I think Netflix and others should provide two sets of subtitles. One for those who need closed captioning because they need the extra information, and a subtitle that only include the dialog.

Another pet peeve of mine is unnecessary audio effects. Once you start noticing it, they are as obvious and unimaginative as the Wilhelm scream. If you absolutely need to add some crickets to prove that the scene is filmed outdoors and not in a studio, go ahead. But don't add dog barks, cat fights and other distracting sounds to make "ambience". Everyone else does that too you know?

Pet owners often hate scenes where two people are talking outside, because there's a big chance someone adds a dog barking in the background and their own pets will react. They would probably pay for extra for an audio track without dog barks.

We need the concept of user agents for our media. Like we prevent ads and enhance fonts for the web, remove pauses for podcasts, compress audio so dialog is intelligible, our video players should remove non-speech parts of subtitles and delay punchlines till they are spoken.

  • If these things were done properly by the studios, a user agent wouldn't be necessary.
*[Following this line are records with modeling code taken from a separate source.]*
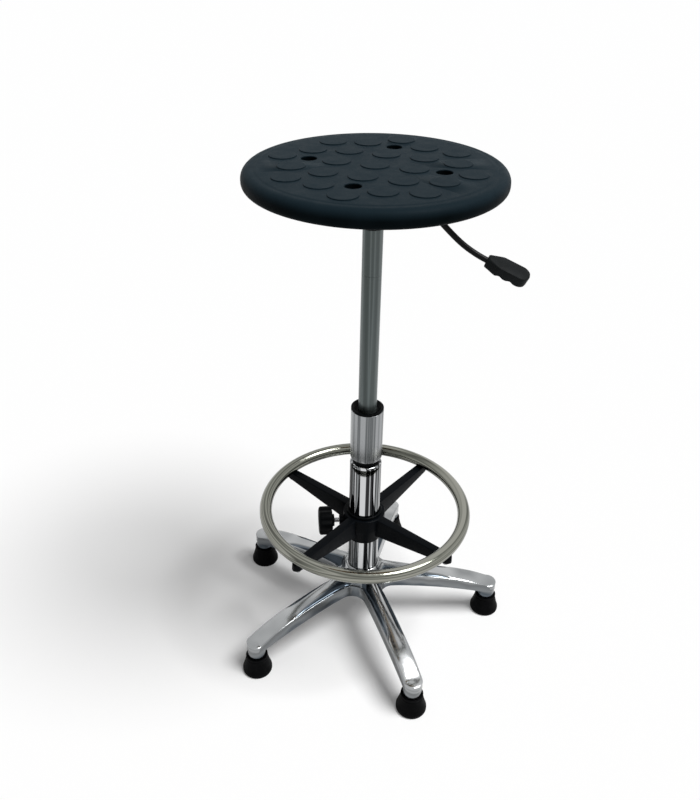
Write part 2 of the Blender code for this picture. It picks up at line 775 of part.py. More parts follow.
def make_gas_spring():
    tube_steel = make_material("grey_green_tube", (0.095, 0.115, 0.112), 0.75, 0.38)
    bright = make_material("bright_rod", (0.55, 0.55, 0.56), 1.0, 0.18)
    brass = make_material("gland_brass", (0.50, 0.38, 0.16), 1.0, 0.35)
    outer = TUBE_DIAMETER / 2
    inner = outer - TUBE_WALL
    pin = RELEASE_PIN_DIAMETER / 2
    crown = TUBE_TOP - TUBE_CROWN
    turned(
        "gas_cylinder",
        [
            (TAPER_TOP_DIAMETER / 2, TUBE_TOP, SMALL_ROUNDING),
            (outer, TUBE_TOP - TAPER_LENGTH),
            (outer, TUBE_BOTTOM, EASY_ROUNDING),
            (inner - TUBE_LIP_REACH, TUBE_BOTTOM),
            (inner - TUBE_LIP_REACH, TUBE_BOTTOM + TUBE_LIP),
            (inner, TUBE_BOTTOM + TUBE_LIP),
            (inner, crown),
            (pin + RUNNING_GAP, crown),
            (pin + RUNNING_GAP, TUBE_TOP),
        ],
        FACETS_MEDIUM,
        tube_steel,
        steps=1,
    )
    rod = ROD_DIAMETER / 2
    turned(
        "cylinder_gland",
        [
            (inner - GAP, GLAND_BOTTOM + GLAND_LENGTH, SMALL_ROUNDING),
            (inner - GAP, GLAND_BOTTOM),
            (rod + GAP, GLAND_BOTTOM),
            (rod + GAP, GLAND_BOTTOM + GLAND_LENGTH),
        ],
        FACETS_SMALL,
        brass,
        steps=1,
    )
    turned(
        "piston",
        [
            (PISTON_DIAMETER / 2, PISTON_BOTTOM + PISTON_LENGTH, SMALL_ROUNDING),
            (PISTON_DIAMETER / 2, PISTON_BOTTOM, SMALL_ROUNDING),
            (rod + GAP, PISTON_BOTTOM),
            (rod + GAP, PISTON_BOTTOM + PISTON_LENGTH),
        ],
        FACETS_SMALL,
        brass,
        steps=1,
    )
    collar = RELEASE_COLLAR_DIAMETER / 2
    collar_top = crown - GAP
    turned(
        "release_pin",
        [
            (0, RELEASE_PIN_TOP),
            (pin, RELEASE_PIN_TOP, SMALL_ROUNDING),
            (pin, collar_top),
            (collar, collar_top),
            (collar, collar_top - RELEASE_COLLAR_HEIGHT),
            (0, collar_top - RELEASE_COLLAR_HEIGHT),
        ],
        FACETS_SMALL,
        bright,
        steps=2,
    )
    rod_end = ROD_END_DIAMETER / 2
    bottom = CLIP_TOP - CLIP_THICKNESS - ROD_PAST_CLIP
    turned(
        "piston_rod",
        [
            (0, PISTON_BOTTOM + PISTON_LENGTH),
            (rod, PISTON_BOTTOM + PISTON_LENGTH),
            (rod, ROD_SHOULDER),
            (rod_end, ROD_SHOULDER),
            (rod_end, bottom, SMALL_ROUNDING),
            (0, bottom),
        ],
        FACETS_SMALL,
        bright,
        steps=1,
    )


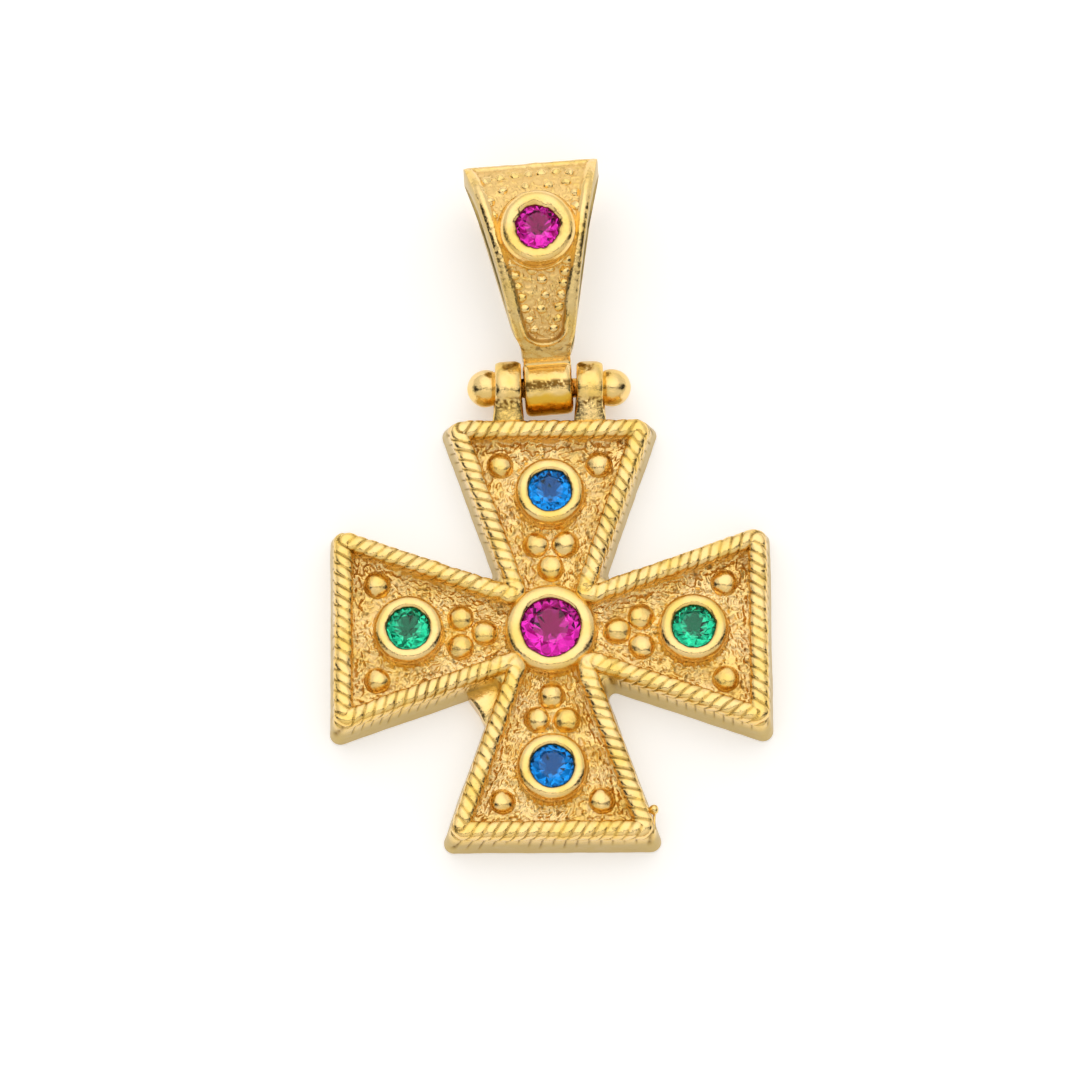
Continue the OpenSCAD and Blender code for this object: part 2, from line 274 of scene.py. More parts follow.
def loft(rings, flip=False):
    """A closed solid through rings of the same number of points, with a fan over each end."""
    rings = np.asarray(rings, float)
    count, n = rings.shape[:2]
    points = np.concatenate([rings.reshape(-1, 3), rings[:1].mean(1), rings[-1:].mean(1)])
    faces = grid_faces(count, n, close_columns=True)
    faces += fan_faces(range(n), count * n, flip=True)
    faces += fan_faces(range((count - 1) * n, count * n), count * n + 1)
    return points, [f[::-1] for f in faces] if flip else faces


def lathe(profile, sides, closed=False):
    """Turns a profile of (radius, height) round +Z. An open one starts and ends on the axis."""
    profile = np.asarray(profile, float)
    angles = np.arange(sides) * 2 * pi / sides
    body = profile if closed else profile[1:-1]
    across = [np.outer(body[:, 0], turn(angles)).ravel() for turn in (np.cos, np.sin)]
    points = points_of(*across, np.repeat(body[:, 1], sides))
    faces = grid_faces(len(body), sides, close_rows=closed, close_columns=True)
    if closed:
        return points, faces
    n = len(points)
    faces += fan_faces(range(sides), n, flip=True)
    faces += fan_faces(range(n - sides, n), n + 1)
    return np.concatenate([points, [[0, 0, profile[0, 1]], [0, 0, profile[-1, 1]]]]), faces


def placed(part, matrix):
    """A part moved by a 4x4 matrix."""
    m = np.array(matrix)
    return part[0] @ m[:3, :3].T + m[:3, 3], part[1]


def move(x, y, z):
    return Matrix.Translation((x, y, z))


def turn_z(angle):
    return Matrix.Rotation(angle, 4, "Z")


def turned(flat, k):
    """Points of a plane after k quarter turns."""
    return flat @ np.array(turn_z(k * pi / 2))[:2, :2].T


Z_TO_X = Matrix.Rotation(pi / 2, 4, "Y")


def outward_of(line):
    """Unit vectors out of a closed line that runs anticlockwise."""
    ahead = np.roll(line, -1, 0) - np.roll(line, 1, 0)
    return points_of(ahead[:, 1], -ahead[:, 0]) / np.linalg.norm(ahead, axis=1, keepdims=True)


def grain(points, size, seed, octaves=1):
    """Smooth noise from -1 to 1 at points, with features of about the given size."""
    p = np.asarray(points, float) / size + seed * 17.3
    total = np.zeros(len(p))
    for octave in range(octaves):
        finer = 2 ** octave
        total += np.array([noise.noise(q) for q in (p * finer).tolist()]) / finer
    return total


def uneven(part, size, height, seed, octaves=1):
    """A part whose points are pushed about along all three axes, as a casting's surface is."""
    points, faces = part
    return points + height * points_of(*(grain(points, size, seed + i, octaves) for i in range(3))), faces


def step(low, high, x):
    """Smooth step from 0 at low to 1 at high."""
    t = np.clip((x - low) / (high - low), 0, 1)
    return t * t * (3 - 2 * t)


# Objects

def keep(mesh, key, values, domain="POINT"):
    """Stores a number or a vector for each point or face of a mesh."""
    kind, field = ("FLOAT_VECTOR", "vector") if np.ndim(values) > 1 else ("FLOAT", "value")
    layer = mesh.attributes.new(key, kind, domain)
    layer.data.foreach_set(field, np.ravel(values).astype(np.float32))


def new_mesh(name, points, edges, faces, shares):
    mesh = bpy.data.meshes.new(name)
    mesh.from_pydata((np.asarray(points, float) * MM).tolist(), edges, faces)
    for key, values in shares.items():
        keep(mesh, key, values)
    return mesh


def linked(name, data):
    """An object of the scene."""
    obj = bpy.data.objects.new(name, data)
    bpy.context.scene.collection.objects.link(obj)
    return obj


def solid(name, part, shares, finish, flat=False):
    """A mesh object from a part and its shares."""
    mesh = new_mesh(name, part[0], [], part[1], shares)
    mesh.materials.append(finish)
    if not flat:
        mesh.shade_smooth()
    mesh.validate()
    return linked(name, mesh)


# Node graphs

class Value:
    """A socket that takes part in arithmetic: each operator adds a Math node to its graph."""

    def __init__(self, graph, socket):
        self.graph = graph
        self.socket = socket

    def __add__(self, other):
        return self.graph.math("ADD", self, other)

    def __sub__(self, other):
        return self.graph.math("SUBTRACT", self, other)

    def __rsub__(self, other):
        return self.graph.math("SUBTRACT", other, self)

    def __mul__(self, other):
        return self.graph.math("MULTIPLY", self, other)

    def __truediv__(self, other):
        return self.graph.math("DIVIDE", self, other)

    def __pow__(self, other):
        return self.graph.math("POWER", self, other)

    def __abs__(self):
        return self.graph.math("ABSOLUTE", self)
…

I've watched current TV shows with subtitles (official ones, not fan-made) and they had obvious spelling errors in them. Subtitles are a separate track, and the time they're displayed is set in the track info; showing the subtitle at just the right moment is well within their capability, but they just don't care.

    But yeah, you're right: someone's probably going to eventually come up with an AI user agent that tries to do these things automatically.